## start RECORD SET
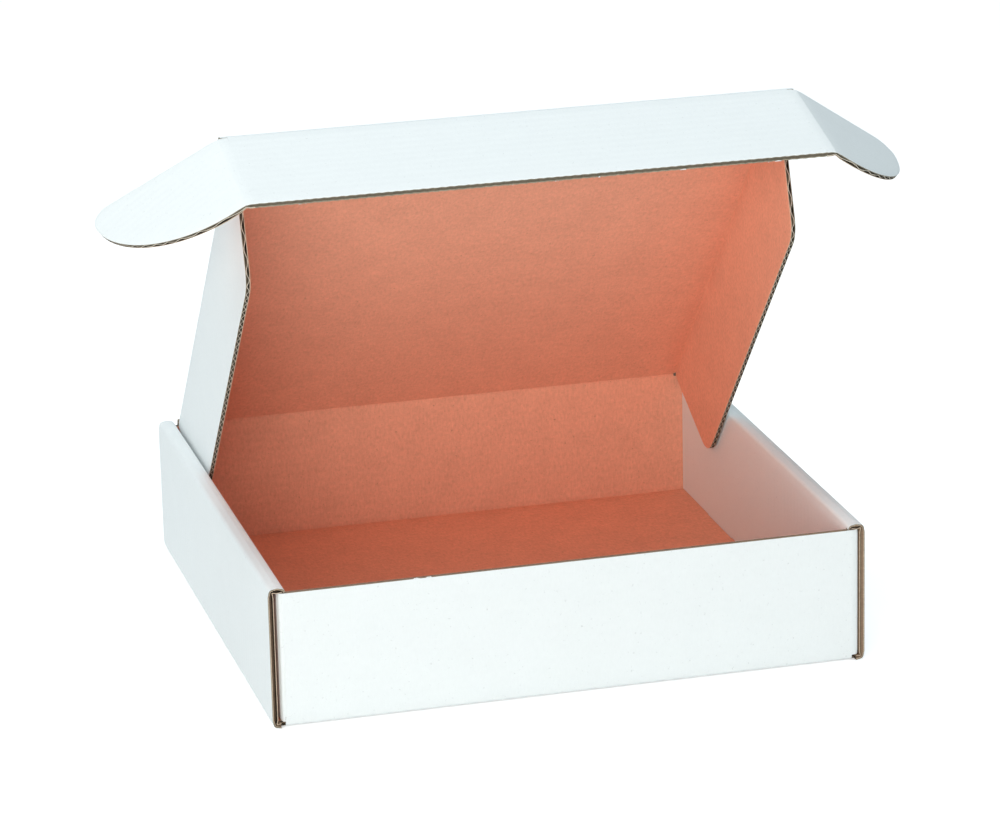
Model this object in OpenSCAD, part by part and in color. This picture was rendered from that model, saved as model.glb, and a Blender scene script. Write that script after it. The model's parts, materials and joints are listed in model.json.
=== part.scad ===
// Corrugated mailer box with rolled side walls, a hinged lid, a tuck flap and two lock ears.
// It is folded from one die-cut blank of single-wall board, white outside and kraft inside.
// Origin: centre of the base. +X is the box's right, -Y its front, +Z up. Millimetres.

/* [Box] */
// Outside width, across the two rolled side walls
box_w = 328; // [240:1:420]
// Outside depth, from the front panel to the back panel
box_d = 302; // [220:1:380]
// Height of the rolled side walls
wall_h = 78.2; // [64:0.2:110]
// Thickness of the corrugated board
board_t = 3.2; // [2.8:0.1:3.6]
// Radius on the inside of a folded crease
crease_r = 0.6; // [0.3:0.1:1]

/* [Rolled side walls] */
// Air left between the layers of a rolled wall
layer_gap = 0.2; // [0.1:0.05:0.5]
// Length of the corner flaps that are trapped in the rolled walls
corner_flap_len = 70; // [40:1:100]
// Length of each tab that locks an inner wall into the floor
tab_len = 45; // [25:1:70]
// Distance between the middles of the two tabs of one wall
tab_pitch = 150; // [100:1:180]
// Play round a tab in its slot
slot_play = 0.3; // [0.2:0.05:0.8]
// Distance from the tip of a tab to the surface that the box stands on
tab_lift = 0.4; // [0.2:0.1:1]

/* [Lid] */
// How far the lid stands open, measured from closed
lid_open = 48; // [12:1:170]
// Length of the lid, from the hinge crease to the outer face of the tuck crease
lid_len = 293; // [211:1:371]
// Play between a dust flap and the inner wall beside it
lid_side_play = 1.2; // [0.6:0.1:2.5]
// Gap between the round top of the back panel and the end of the lid board
hinge_gap = 0.15; // [0.1:0.05:0.4]
// Depth of the dust flaps, from the top of the lid
flap_depth = 71; // [40:0.5:74]
// How far the front corner of a dust flap is set back from the tuck crease
flap_front_set = 39; // [20:1:60]
// How far the rear corner of a dust flap is set in from the hinge
flap_rear_set = 20; // [8:1:40]
// Radius of the two free corners of a dust flap
flap_corner_r = 15; // [4:1:25]

/* [Tuck flap and lock ears] */
// Fold between the lid and the tuck flap, which has sprung open from a right angle
tuck_fold = 63.5; // [45:0.5:90]
// Height of the tuck flap, from the outer face of its crease
tuck_h = 73.5; // [45:0.5:74.5]
// Play between the end of the tuck flap and the outer wall beside it
tuck_play = 0.6; // [0.2:0.1:2]
// Width of the lid board left beside the tuck crease, past the dust flaps
shoulder = 3; // [2:0.5:6]
// Fold between the tuck flap and each lock ear
ear_fold = 38.5; // [5:0.5:88]
// Length of each lock ear, from its crease to its tip
ear_len = 82; // [50:1:100]
// Least distance from the tuck crease to where the top edge of an ear starts
ear_start = 3; // [1:0.5:8]
// How far the top edge of an ear climbs on its way to the tip
ear_climb = 19; // [0:0.5:24]
// Radius of the ear's tip
ear_tip_r = 9; // [4:0.5:14]
// Fullness of the ear's swept lower edge, where 2 is an ellipse
ear_fullness = 1.7; // [1.2:0.05:2]

/* [Flutes] */
// Distance from one flute to the next
flute_pitch = 5.8; // [5:0.1:7]
// Thickness of each liner sheet
liner_t = 0.4; // [0.3:0.05:0.5]
// Half the thickness of the wavy sheet, where it crosses the open end
medium_half = 0.5; // [0.3:0.05:0.6]
// Depth to which the open flute ends are cut
flute_depth = 2.5; // [1:0.5:6]

/* [Hidden] */

white_paper = [0.93, 0.97, 0.98];
bend_r = board_t + crease_r;
half_w = box_w / 2;
half_d = box_d / 2;

// Faces of the layers of a rolled wall, counted from the middle of the box
outer_in = half_w - board_t;
flap_out = outer_in - layer_gap;
flap_in = flap_out - board_t;
inner_out = flap_in - layer_gap;
inner_in = inner_out - board_t;
roll_under = wall_h - board_t;
panel_h = roll_under - layer_gap;

// The hinge runs along the middle of the board, on top of the back panel
hinge_y = half_d - board_t / 2;
hinge_z = wall_h - board_t / 2;
lid_half = inner_in - lid_side_play;
board_start = board_t / 2 + hinge_gap;

// The tuck flap starts where its bend ends
tuck_half = outer_in - tuck_play;
tuck_bend = bend_r * tan(tuck_fold / 2);
ear_bend = bend_r * tan(ear_fold / 2);
flat_end = lid_len - tuck_bend;
// Half the width of the tuck flap between its ears' bends
tuck_flat = tuck_half - ear_bend;

// Angle step of a rounded corner
arc_step = 6;
// How far a cutting shape runs past what it cuts
over = 1;
// How far a bend laps over the flat board next to it
lap = 0.5;
// The ears' creases keep clear of the tuck bend
ear_from = max(ear_start, tuck_bend + lap);

// Corner i of an outline, rounded by radius r, as a list of points along its arc
function corner_arc(path, i, r) =
    let (
        n = len(path),
        here = path[i],
        to_last = path[(i + n - 1) % n] - here,
        to_next = path[(i + 1) % n] - here,
        u = to_last / norm(to_last),
        v = to_next / norm(to_next),
        turn = acos(u * v),
        centre = here + (u + v) / norm(u + v) * r / sin(turn / 2),
        first = here + u * r / tan(turn / 2) - centre,
        sense = sign(v[0] * u[1] - v[1] * u[0]),
        sweep = sense * (180 - turn),
        steps = max(2, ceil(abs(sweep) / arc_step))
    )
    [for (k = [0:steps])
        let (a = sweep * k / steps)
        centre + [first[0] * cos(a) - first[1] * sin(a), first[0] * sin(a) + first[1] * cos(a)]];

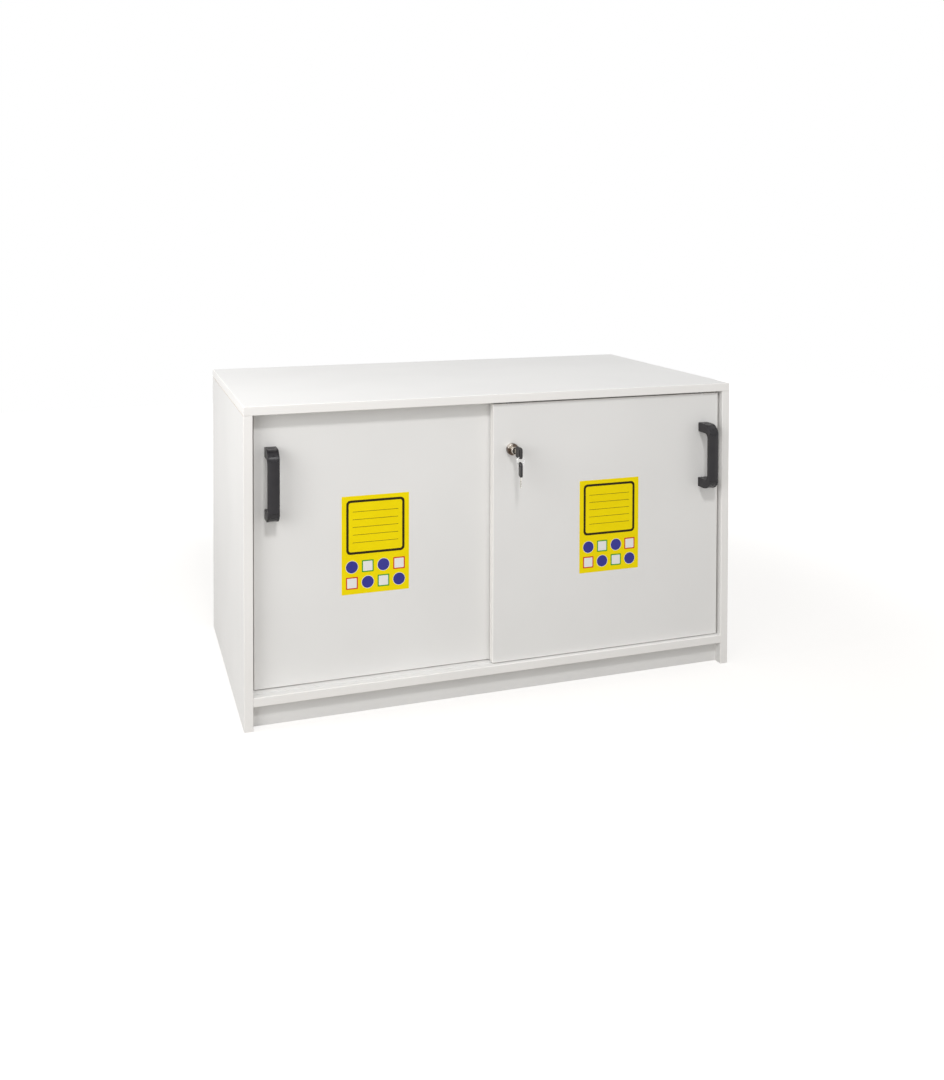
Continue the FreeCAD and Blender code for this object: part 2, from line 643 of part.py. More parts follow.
def guide_socket(x, line):
    """Bush in the door's upper edge that holds the guide and its spring."""
    bush = rod(SOCKET_RADIUS, SOCKET_DEPTH, Vector(x, line, DOOR_TOP), Z * -1)
    bore = rod(GUIDE_RADIUS + GUIDE_PLAY, SOCKET_DEPTH - SOCKET_FLOOR, Vector(x, line, DOOR_TOP), Z * -1)
    return bush.cut(bore).cut(guide_slot(x, line))


def guide_pin(x, line):
    """Guide pin, with the thumb tab that draws it down into the door."""
    low = DOOR_TOP - GUIDE_IN_DOOR
    length = GUIDE_IN_DOOR + DOOR_TOP_GAP + GUIDE_REACH
    pin = rod(GUIDE_RADIUS, length, Vector(x, line, low), Z)
    pin = pin.makeFillet(GUIDE_TIP_ROUND, edges_in_plane(pin, 2, low + length))
    half = GUIDE_TAB_WIDTH / 2
    back_of_door = line + DOOR_THICKNESS / 2
    tab = block((x - half, x + half), (line, back_of_door + GUIDE_TAB_REACH), (low, low + GUIDE_TAB_HEIGHT))
    return pin.fuse(tab).removeSplitter()


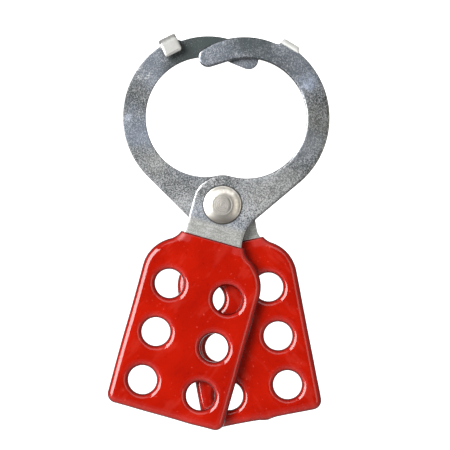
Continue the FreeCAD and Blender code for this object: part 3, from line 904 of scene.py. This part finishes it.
def add_panel(name, across, up, size, turn, radiance, colour=(1, 1, 1)):
    """An upright light panel facing the hasp squarely, its middle given in panel distances sideways and
    upwards, and its size in panel distances."""
    light = bpy.data.lights.new(name, "AREA")
    light.shape = "RECTANGLE"
    light.size, light.size_y = (side * PANEL_DISTANCE for side in size)
    light.energy = radiance * math.pi * light.size * light.size_y
    light.color = colour
    lamp = bpy.data.objects.new(name, light)
    bpy.context.scene.collection.objects.link(lamp)
    middle = Vector((across, -1, up)) * PANEL_DISTANCE + Vector((0, 0, (low.z + high.z) / 2))
    face = Matrix.Rotation(turn, 4, "Y") @ Matrix.Rotation(math.pi / 2, 4, "X")
    lamp.matrix_world = Matrix.Translation(middle) @ face


PANEL_DISTANCE = 0.85
add_panel("left_softbox", -1.06, 0.21, (1.07, 1.2), math.radians(45), 12)
add_panel("right_panel", 0.85, 0.0, (0.5, 1.0), 0, 1.65, (1.0, 0.95, 0.85))
add_panel("top_panel", 0.25, 0.95, (1.5, 0.75), 0, 1.7)

ROOM_DARK = (0.05, 0.05, 0.05, 1)
ROOM_PALE = (0.23, 0.23, 0.23, 1)
world = bpy.data.worlds.new("room")
world.use_nodes = True
room = Shade(world.node_tree, None)
toward_room = room.node("ShaderNodeTexCoord", (), (), "Generated")
ways = {0: toward_room, 1: (0, -1, 0)}
frontness = room.node("ShaderNodeVectorMath", {"operation": "DOT_PRODUCT"}, ways, 1)
backdrop = frontness.between(0.80, 0.95).mix(ROOM_PALE, ROOM_DARK)
world.node_tree.links.new(backdrop.socket, world.node_tree.nodes["Background"].inputs["Color"])
bpy.context.scene.world = world
bpy.context.scene.view_settings.view_transform = "Standard"

# The camera stands 0.6 m in front, square to the plates, with a long lens and a slight roll.
CAMERA_ROLL = math.radians(2.35)
CAMERA_ACROSS = 1.06 * MM
CAMERA_UP = -6.36 * MM
FIELD_WIDTH = 0.1433
DISTANCE = 0.600
camera_data = bpy.data.cameras.new("camera")
camera_data.sensor_width = 36
camera_data.lens = 36 * DISTANCE / FIELD_WIDTH
camera = bpy.data.objects.new("camera", camera_data)
bpy.context.scene.collection.objects.link(camera)
right = Vector((math.cos(CAMERA_ROLL), 0, math.sin(CAMERA_ROLL)))
up = Vector((-math.sin(CAMERA_ROLL), 0, math.cos(CAMERA_ROLL)))
view = Matrix((right, up, (0, -1, 0))).transposed().to_4x4()
view.translation = PIVOT + Vector((CAMERA_ACROSS, -DISTANCE, CAMERA_UP))
camera.matrix_world = view
bpy.context.scene.camera = camera
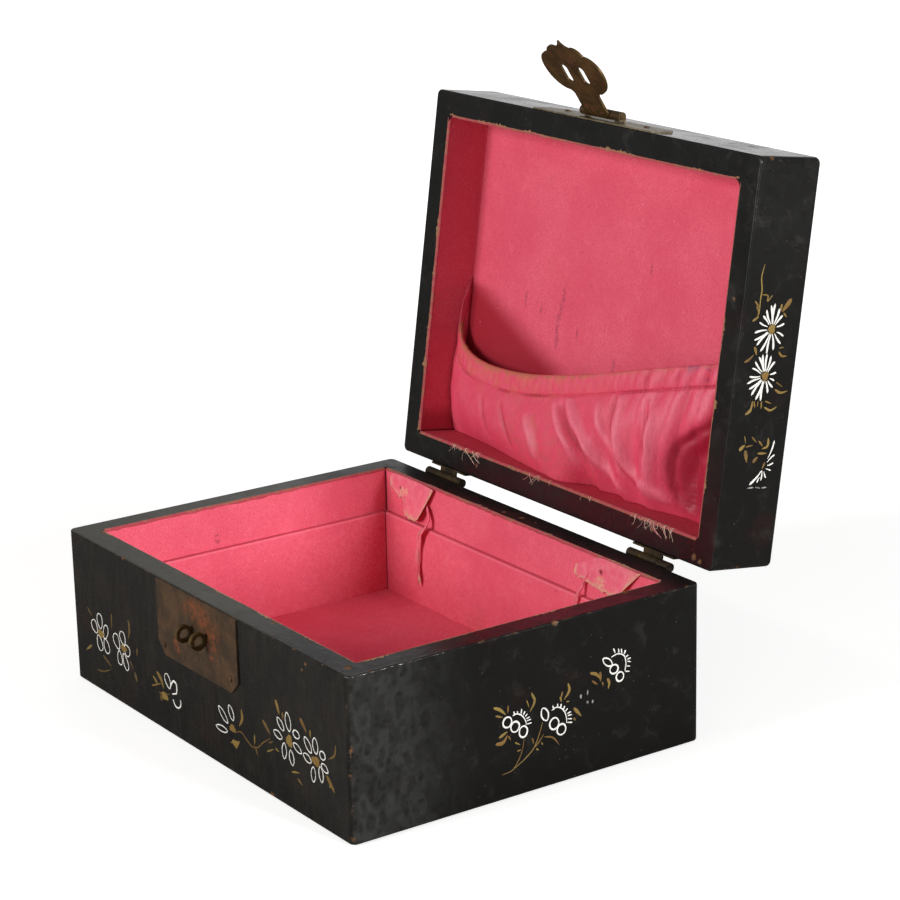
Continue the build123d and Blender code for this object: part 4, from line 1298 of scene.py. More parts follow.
@dataclass(frozen=True)
class Pocket:
    """The gathered pocket of the lid, in mm in the shut lid's frame.

    Each station is x, the hem's y and z, the drape's z at its middle, and its z at the hinge side.
    A ridge is its height, its width and then the x and y of its points, and a negative height is a
    crease. The rows are where the hem's turn, the casing, the drape and the foot start.
    """

    stations: Rows = (
        (-111.2, 25, 95.2, 94, 98.4), (-107.5, 31.2, 93.8, 92.4, 98), (-101, 35.4, 92.4, 91, 97.6),
        (-91, 38.2, 90.8, 89.2, 96.8), (-79, 39.3, 89.2, 87.2, 95.4), (-66, 39.2, 88, 85.2, 93),
        (-40, 37, 86.2, 81.8, 87.6), (-14, 32.4, 85.2, 80.6, 83.4),
        (6, 28, 85, 80.4, 84), (14, 26, 85, 83.2, 93.6), (24, 23.4, 85, 80.8, 90.6),
        (34, 20.8, 85.2, 84.2, 93.6), (44, 18, 85.6, 80.8, 89.8), (54, 15.4, 86.2, 84.4, 92.4),
        (62, 13.3, 86.9, 80.8, 90.6), (68, 11.8, 87.4, 82.6, 93), (74, 10.3, 88.1, 85, 95),
        (82, 8.2, 89.5, 87.6, 97), (93, 5.4, 92, 88, 96), (104, 3, 94.6, 90.5, 96),
        (111.2, 2, 96.6, 93, 97.4),
    )
    ridges: Rows = (
        (1.5, 3.0, -29.5, 56.8, -23, 66, -17.9, 76),
        (1.4, 2.6, -9.8, 46.5, -1.5, 55, 7.3, 63, 12, 72),
        (2.4, 3.0, 1.1, 42, 10, 50, 18.7, 56.8, 31.8, 67.9, 44.6, 77.8),
        (1.8, 3.2, 39.5, 33.6, 43.7, 52.4, 52.5, 66.5, 64.7, 71.4, 81.3, 76),
        (1.6, 2.8, 62.6, 26, 65.4, 42, 66, 53, 65.5, 66),
        (1.2, 2.4, 24.0, 38, 29.0, 48, 38.0, 60),
        (-5.6, 8.5, 109, 36, 101, 43, 92, 49, 87, 58, 86.5, 68, 88, 78),
        (-1.6, 2.2, 104, 25, 97, 33, 88, 40, 80, 47, 76.5, 55, 76.5, 65, 79, 79),
        (-1.5, 2.0, -4.5, 46, 6, 56, 14, 64, 20, 74),
        (-1.6, 2.2, 34.5, 34, 37.5, 50, 44.5, 63, 53, 73),
        (-1.2, 2.0, 58.5, 30, 62.5, 44, 63, 60),
        (-1.0, 2.2, -55, 56, -48, 66, -42, 76),
        (-0.9, 2.0, -74, 56, -70, 66, -66, 76),
    )
    half: float = 111.2
    casing: float = 11.0
    facing: float = 10.6
    cloth: float = 0.5
    turn: float = 1.05
    lift: float = 0.3
    top: float = PANEL_FACE - 0.5
    columns: int = 400
    gusset: int = 6
    hem_row: int = 11
    casing_row: int = 19
    drape_row: int = 35
    wall_row: int = 106
    last_row: int = 115
    flat_size: tuple[float, float] = (0.290, 0.088)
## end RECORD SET
§ THE PROBLEM: Up to and including the line with "flap_corner_r = 15; // [4:1:25]", repeat the data exactly, starting from its first line; nothing else belongs in the response.

§ ANSWER TO THE PROBLEM:
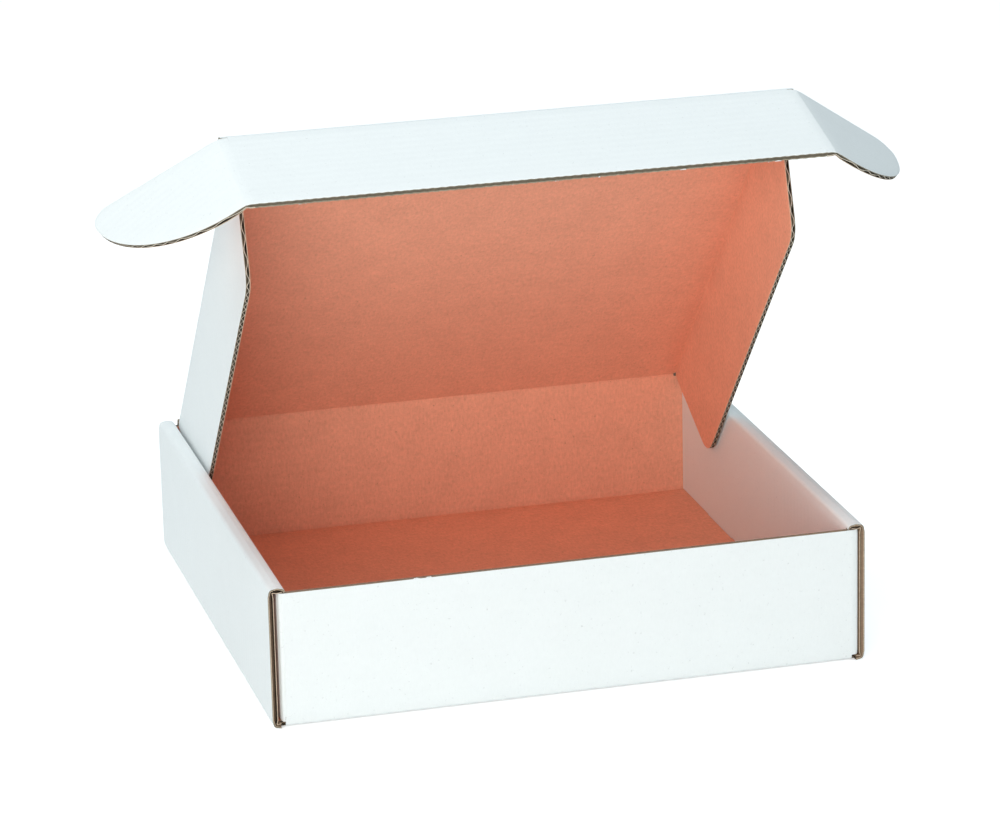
Model this object in OpenSCAD, part by part and in color. This picture was rendered from that model, saved as model.glb, and a Blender scene script. Write that script after it. The model's parts, materials and joints are listed in model.json.
=== part.scad ===
// Corrugated mailer box with rolled side walls, a hinged lid, a tuck flap and two lock ears.
// It is folded from one die-cut blank of single-wall board, white outside and kraft inside.
// Origin: centre of the base. +X is the box's right, -Y its front, +Z up. Millimetres.

/* [Box] */
// Outside width, across the two rolled side walls
box_w = 328; // [240:1:420]
// Outside depth, from the front panel to the back panel
box_d = 302; // [220:1:380]
// Height of the rolled side walls
wall_h = 78.2; // [64:0.2:110]
// Thickness of the corrugated board
board_t = 3.2; // [2.8:0.1:3.6]
// Radius on the inside of a folded crease
crease_r = 0.6; // [0.3:0.1:1]

/* [Rolled side walls] */
// Air left between the layers of a rolled wall
layer_gap = 0.2; // [0.1:0.05:0.5]
// Length of the corner flaps that are trapped in the rolled walls
corner_flap_len = 70; // [40:1:100]
// Length of each tab that locks an inner wall into the floor
tab_len = 45; // [25:1:70]
// Distance between the middles of the two tabs of one wall
tab_pitch = 150; // [100:1:180]
// Play round a tab in its slot
slot_play = 0.3; // [0.2:0.05:0.8]
// Distance from the tip of a tab to the surface that the box stands on
tab_lift = 0.4; // [0.2:0.1:1]

/* [Lid] */
// How far the lid stands open, measured from closed
lid_open = 48; // [12:1:170]
// Length of the lid, from the hinge crease to the outer face of the tuck crease
lid_len = 293; // [211:1:371]
// Play between a dust flap and the inner wall beside it
lid_side_play = 1.2; // [0.6:0.1:2.5]
// Gap between the round top of the back panel and the end of the lid board
hinge_gap = 0.15; // [0.1:0.05:0.4]
// Depth of the dust flaps, from the top of the lid
flap_depth = 71; // [40:0.5:74]
// How far the front corner of a dust flap is set back from the tuck crease
flap_front_set = 39; // [20:1:60]
// How far the rear corner of a dust flap is set in from the hinge
flap_rear_set = 20; // [8:1:40]
// Radius of the two free corners of a dust flap
flap_corner_r = 15; // [4:1:25]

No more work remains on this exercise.